§ YOUR GOAL: Look through the data below and extract, unchanged, the lines from the one that contains "straps = []" to the one that contains "obj.matrix_parent_inverse = Matrix.Identity(4)", both included.

Start of PROVIDED INFORMATION

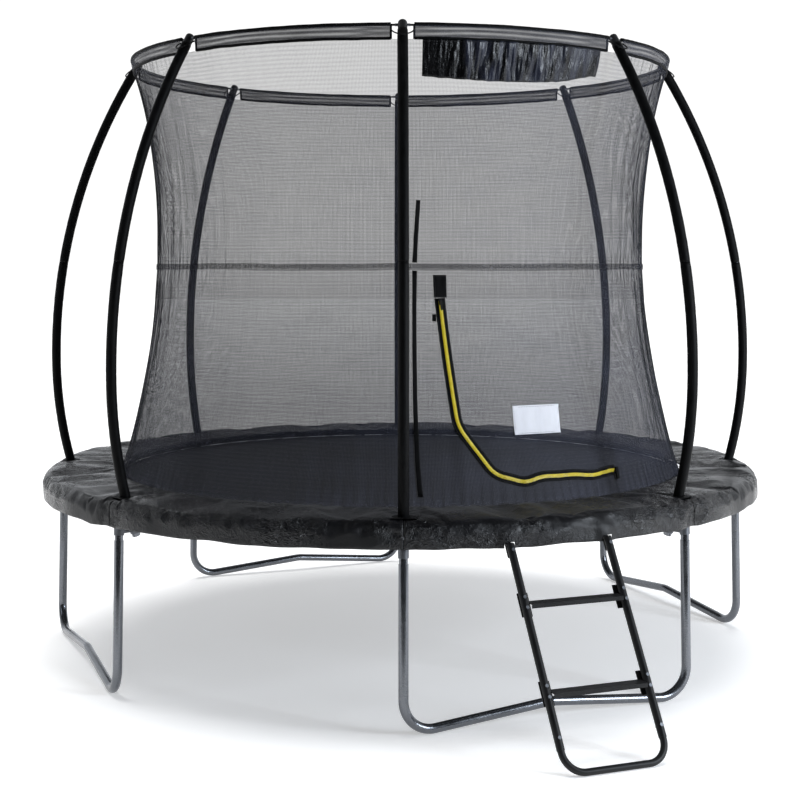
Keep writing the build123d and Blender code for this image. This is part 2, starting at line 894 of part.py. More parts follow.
def make_ladder_rail(side):
    lateral = side * ladder_spacing / 2
    start = (lateral, -ladder_tube_start, ladder_offset())
    end = (lateral, -ladder_tube_end, ladder_offset())
    tube = pipe_between(start, end, ladder_tube_radius, ladder_tube_radius - ladder_tube_wall)
    return placed_on_ladder(drilled(tube))


def make_ladder_loop():
    """U-shaped foot, plugged into both rails."""
    half = ladder_spacing / 2
    top = -(ladder_tube_end - loop_insert)
    bottom = -floor_distance()
    lift = ladder_offset()
    path = FilletPolyline(
        (-half, top, lift),
        (-half, bottom, lift),
        (half, bottom, lift),
        (half, top, lift),
        radius=[loop_bend_radius, loop_bend_radius],
    )
    tube = swept_pipe(Wire(path.edges()), loop_radius, loop_radius - loop_wall)
    return placed_on_ladder(drilled(tube))


def make_ladder_step(distance):
    """Level tread with turned-down edges, welded to a plate behind each rail."""
    half = ladder_spacing / 2
    tread_half = half - ladder_tube_radius - fit_gap
    lift = ladder_offset()
    back = lift - ladder_tube_radius - flange_thickness
    lip_height = step_lip + step_sheet
    sheet = Pos(0, 0, -step_sheet / 2) * Box(2 * tread_half, step_depth, step_sheet)
    lips = [
        Pos(0, edge * (step_depth - step_sheet) / 2, -lip_height / 2)
        * Box(2 * tread_half, step_sheet, lip_height)
        for edge in (-1, 1)
    ]
    channel = sheet + lips[0] + lips[1]
    # the tread turns about the rails' width, back to level from square to the ladder
    level = Location((0, -distance, lift + 4), (-90 + ladder_lean, 0, 0))
    tread = level * channel
    behind = Pos(0, -distance, back - 50) * Box(2 * half + 100, 300, 100)
    tread = tread - behind
    plates = [
        Pos(side * (half - 6), -distance, back + flange_thickness / 2)
        * Box(flange_width, flange_height, flange_thickness)
        for side in (-1, 1)
    ]
    return placed_on_ladder(drilled(tread + plates[0] + plates[1]))


def ladder_bolt(lateral, distance, back_reach):
    """Bolt square to the ladder, with a head in front and a nut behind."""
    front = ladder_offset() + ladder_tube_radius + seat_gap
    back = ladder_offset() - ladder_tube_radius - back_reach - seat_gap
    head_top = (lateral, -distance, front + bolt_head_height)
    nut_end = (lateral, -distance, back - 2 * bolt_head_height)
    shank = rod_between((lateral, -distance, back), (lateral, -distance, front), bolt_shank_radius)
    head = rod_between((lateral, -distance, front), head_top, bolt_head_radius)
    nut = rod_between(nut_end, (lateral, -distance, back), bolt_head_radius)
    return placed_on_ladder(shank + head + nut)


def make_ladder_bolts():
    bolts = []
    for side in (-1, 1):
        lateral = side * ladder_spacing / 2
        hook_place, loop_place, *step_places = bolt_distances()
        bolts.append(ladder_bolt(lateral, hook_place, hook_thickness))
        bolts.append(ladder_bolt(lateral, loop_place, 0.0))
        bolts += [ladder_bolt(lateral, place, flange_thickness) for place in step_places]
    return bolts


def make_ladder_hook(side):
    """Flat bar that follows the rail's back side over the top, with a short lip."""
    lateral = side * ladder_spacing / 2
    inner = hook_inner_radius()
    outer = inner + hook_thickness
    ring = Circle(outer) - Circle(inner)
    upper = ring & (Pos(0, outer) * Rectangle(4 * outer, 2 * outer))
    middle = (inner + outer) / 2
    tail = Pos(middle, -hook_tail / 2) * Rectangle(hook_thickness, hook_tail)
    lip = Pos(-middle, -hook_lip / 2) * Rectangle(hook_thickness, hook_lip)
    # the outline's x is the ladder's outward direction, its y is up the ladder
    side_plane = Plane(
        origin=(lateral + hook_width / 2, 0, 0), x_dir=(0, 0, 1), z_dir=(-1, 0, 0)
    )
    hook = extrude(side_plane * (upper + tail + lip), hook_width)
    return placed_on_ladder(drilled(hook))


# ------------------------------------------------------------ write every node
def write_frame():
    save(each_bay(make_rail()), "frame_rails")
    save(each_bay(make_t_joint()), "t_joints")
    save(each_bay(make_leg_post()), "leg_posts")
    base = make_leg_base()
    for number, azimuth in enumerate(leg_pair_bays, start=1):
        save([turned(base, azimuth)], f"leg_base_{number}")
    save(each_bay(make_pole_clamp()), "pole_clamps")
    screws = each_bay(make_joint_screw(-1)) + each_bay(make_joint_screw(1))
    bolts = each_bay(make_clamp_bolt())
    buttons = each_bay(make_snap_button())
    save(screws, "frame_screws")
    save(bolts, "clamp_bolts")
    save(buttons, "snap_buttons")


def write_poles():
    half_gap = sleeve_split_gap / 2
    save(each_bay(make_pole_lower_tube()), "pole_lower_tubes")
    save(each_bay(make_pole_upper_tube()), "pole_upper_tubes")
    lower = make_pole_sleeve(sleeve_foot_height, pole_split_height - half_gap)
    upper = make_pole_sleeve(pole_split_height + half_gap, sleeve_top_height)
    save(each_bay(lower), "lower_pole_sleeves")
    save(each_bay(upper), "upper_pole_sleeves")
    save(each_bay(make_pole_cap()), "pole_caps")
    save(each_bay(make_ring_rod()), "ring_rods")
    save(each_bay(make_ferrule()), "rod_ferrules")


def write_net():
    panel = make_net_panel()
    for number in range(bay_count):
        save([turned(panel, -90 + number * bay_angle)], f"net_panel_{number + 1}")
    save(each_bay(make_net_belt()), "net_belt")
    save(each_bay(make_net_tunnel()), "net_tunnels")
    save(each_bay(make_pole_tie()), "pole_ties")
    save([make_net_hem()], "net_hem")
    above_belt = belt_height + belt_width / 2 + 1
    below_belt = belt_height - belt_width / 2 - 1
    straps = [
        make_net_strap(strap_top[1], above_belt),
        make_net_strap(below_belt, strap_foot[1]),
    ]
    save(straps, "net_strap")
    save([make_label()], "blank_label")
    save([make_banner()], "banner")


def write_zip():
    save([make_zip_tape()], "zip_tape")
    save([make_zip_teeth()], "zip_teeth")
    save([make_zip_slider()], "zip_slider")
    save([make_zip_pull()], "zip_pull")
    save([make_zip_patch()], "zip_top_patch")
    save([make_end_clip(), make_buckle()], "door_clips")


def write_mat():
    save([make_mat()], "jump_mat")
    save([make_mat_webbing()], "mat_webbing")
    save(at_each_spring(make_v_ring()), "v_rings")
    save(at_each_spring(make_spring()), "springs")


def write_cover():
    segment = make_pad_segment()
    for number in range(bay_count):
        start = -90 + number * bay_angle
        piece = turned(segment, start)
        if start < ladder_azimuth < start + bay_angle:
            piece = cut_for_ladder(piece)
        save([piece], f"pad_segment_{number + 1}")
    straps = []
    for azimuth in (bay_angle / 2 - pad_strap_offset, bay_angle / 2 + pad_strap_offset):
        straps += each_bay(make_pad_strap(azimuth))
    save(straps, "pad_straps")


def write_ladder():
    save([make_ladder_rail(-1)], "ladder_rail_left")
    save([make_ladder_rail(1)], "ladder_rail_right")
    save([make_ladder_loop()], "ladder_loop")
    save([make_ladder_step(step_distances[0])], "upper_step")
    save([make_ladder_step(step_distances[1])], "lower_step")
    save([make_ladder_hook(-1), make_ladder_hook(1)], "ladder_hooks")
    save(make_ladder_bolts(), "ladder_bolts")


write_frame()
write_poles()
write_net()
write_zip()
write_mat()
write_cover()
write_ladder()
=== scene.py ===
import math

import bmesh
import bpy
import numpy as np
from mathutils import Matrix, Vector, noise


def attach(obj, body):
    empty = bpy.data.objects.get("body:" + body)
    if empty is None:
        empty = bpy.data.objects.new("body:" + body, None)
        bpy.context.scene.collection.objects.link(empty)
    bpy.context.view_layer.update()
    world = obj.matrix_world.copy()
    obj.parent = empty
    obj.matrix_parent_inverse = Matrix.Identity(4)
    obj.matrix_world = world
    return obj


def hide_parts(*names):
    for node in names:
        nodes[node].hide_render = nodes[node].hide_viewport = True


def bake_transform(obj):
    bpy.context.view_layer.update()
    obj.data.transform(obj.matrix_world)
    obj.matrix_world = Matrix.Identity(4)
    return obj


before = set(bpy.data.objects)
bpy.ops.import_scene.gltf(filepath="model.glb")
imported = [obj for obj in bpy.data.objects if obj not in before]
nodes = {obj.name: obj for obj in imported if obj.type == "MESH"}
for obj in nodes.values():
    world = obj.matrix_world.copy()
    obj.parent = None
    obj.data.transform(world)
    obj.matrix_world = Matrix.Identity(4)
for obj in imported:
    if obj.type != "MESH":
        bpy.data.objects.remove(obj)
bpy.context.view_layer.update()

# ---- sizes, in metres
BAYS = 8
BAY = math.tau / BAYS
FIRST = math.radians(-90)
WAIST_R, WAIST_Z = 1.057, 1.820
LOWER_FLARE, UPPER_FLARE = 3.400, 2.290
NET_LOW, NET_TOP = 0.745, 2.457
ROD_R, ROD_Z = 1.1532, 2.506
MAT_R, CLOTH_R, MAT_Z = 1.235, 1.2205, 0.740
BELLY_R, BELLY_Z = 1.531, 1.207
POLE_LOW_CURVE, POLE_HIGH_CURVE = 1.748, 2.397
DOOR_AZ = math.radians(-67.5)
LADDER_AZ = math.radians(-69.5)
BAY_STARTS = [FIRST + bay * BAY for bay in range(BAYS)]
POLE_AZIMUTHS = [bay * BAY for bay in range(BAYS)]
POLE_SLEEVE_R = 0.0198
SKIRT_IN = 1.53
HOOK_SIDE, HOOK_SLOT = 0.190, 0.0190
SKIRT_FADE = (0.768, 0.740)
SLOT_TOP, FLAP_FOOT, FLAP_FOLD = 0.738, 0.693, 0.728
ON_NET = 0.0022


# ---- node helpers
def new_material(name):
    made = bpy.data.materials.new(name)
    made.use_nodes = True
    tree = made.node_tree
    tree.nodes.clear()
    out = tree.nodes.new("ShaderNodeOutputMaterial")
    shader = tree.nodes.new("ShaderNodeBsdfPrincipled")
    tree.links.new(shader.outputs[0], out.inputs[0])
    return made, tree, shader


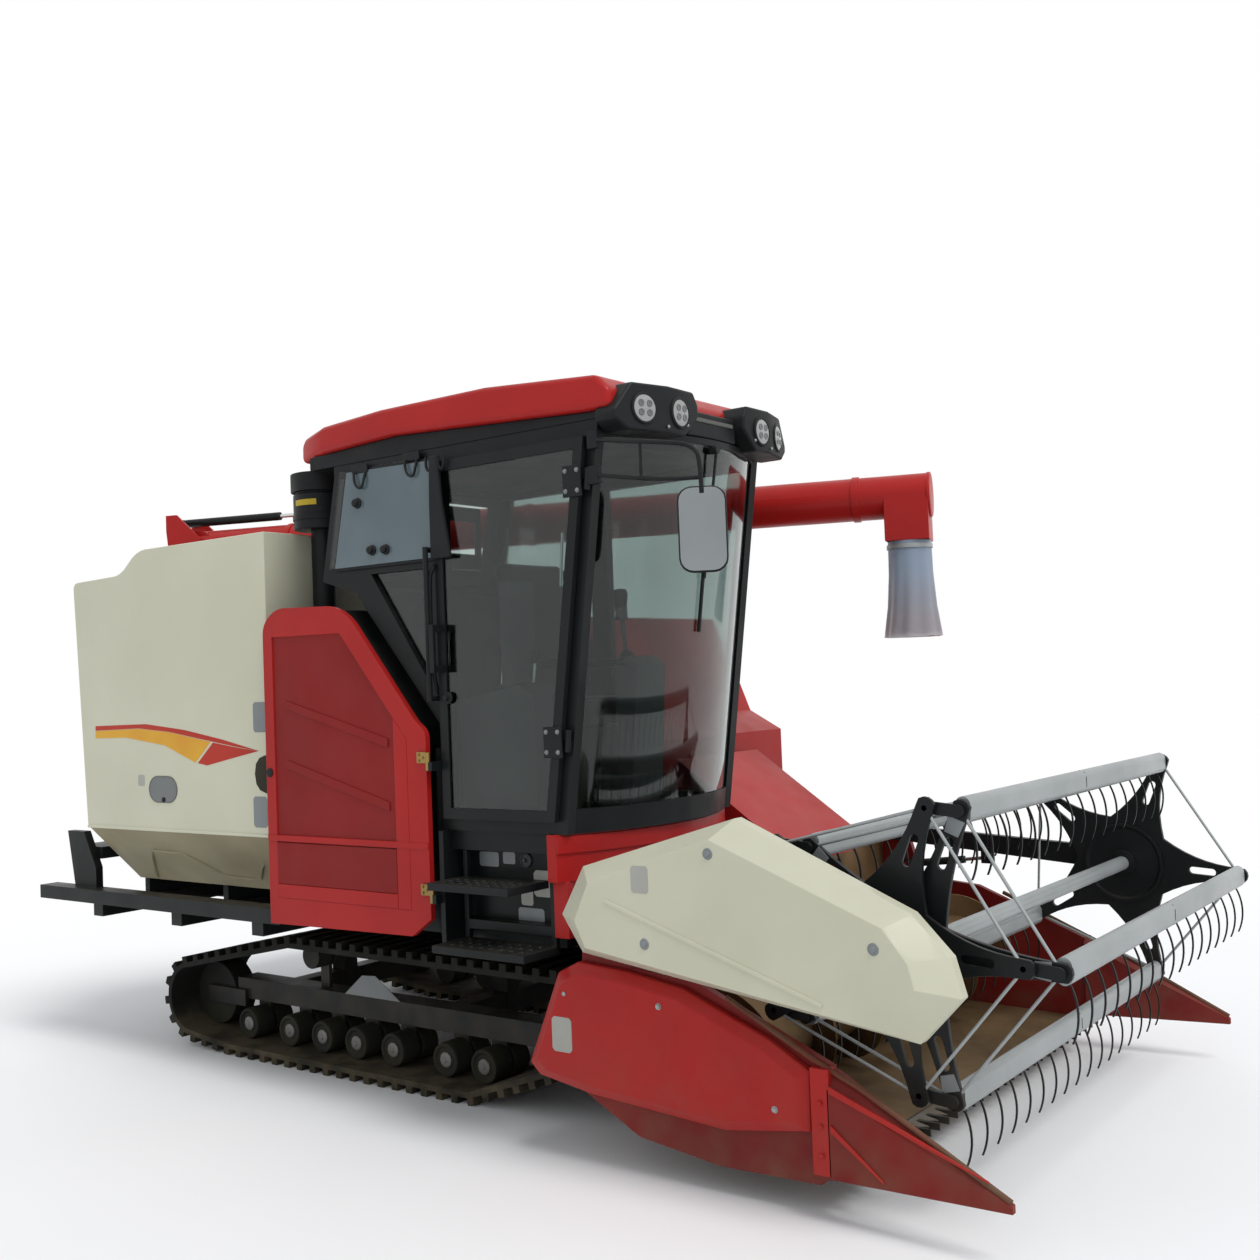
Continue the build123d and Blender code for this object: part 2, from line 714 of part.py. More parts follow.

End of PROVIDED INFORMATION

§ RIGHT ANSWER:
    straps = []
    for azimuth in (bay_angle / 2 - pad_strap_offset, bay_angle / 2 + pad_strap_offset):
        straps += each_bay(make_pad_strap(azimuth))
    save(straps, "pad_straps")


def write_ladder():
    save([make_ladder_rail(-1)], "ladder_rail_left")
    save([make_ladder_rail(1)], "ladder_rail_right")
    save([make_ladder_loop()], "ladder_loop")
    save([make_ladder_step(step_distances[0])], "upper_step")
    save([make_ladder_step(step_distances[1])], "lower_step")
    save([make_ladder_hook(-1), make_ladder_hook(1)], "ladder_hooks")
    save(make_ladder_bolts(), "ladder_bolts")


write_frame()
write_poles()
write_net()
write_zip()
write_mat()
write_cover()
write_ladder()
=== scene.py ===
import math

import bmesh
import bpy
import numpy as np
from mathutils import Matrix, Vector, noise


def attach(obj, body):
    empty = bpy.data.objects.get("body:" + body)
    if empty is None:
        empty = bpy.data.objects.new("body:" + body, None)
        bpy.context.scene.collection.objects.link(empty)
    bpy.context.view_layer.update()
    world = obj.matrix_world.copy()
    obj.parent = empty
    obj.matrix_parent_inverse = Matrix.Identity(4)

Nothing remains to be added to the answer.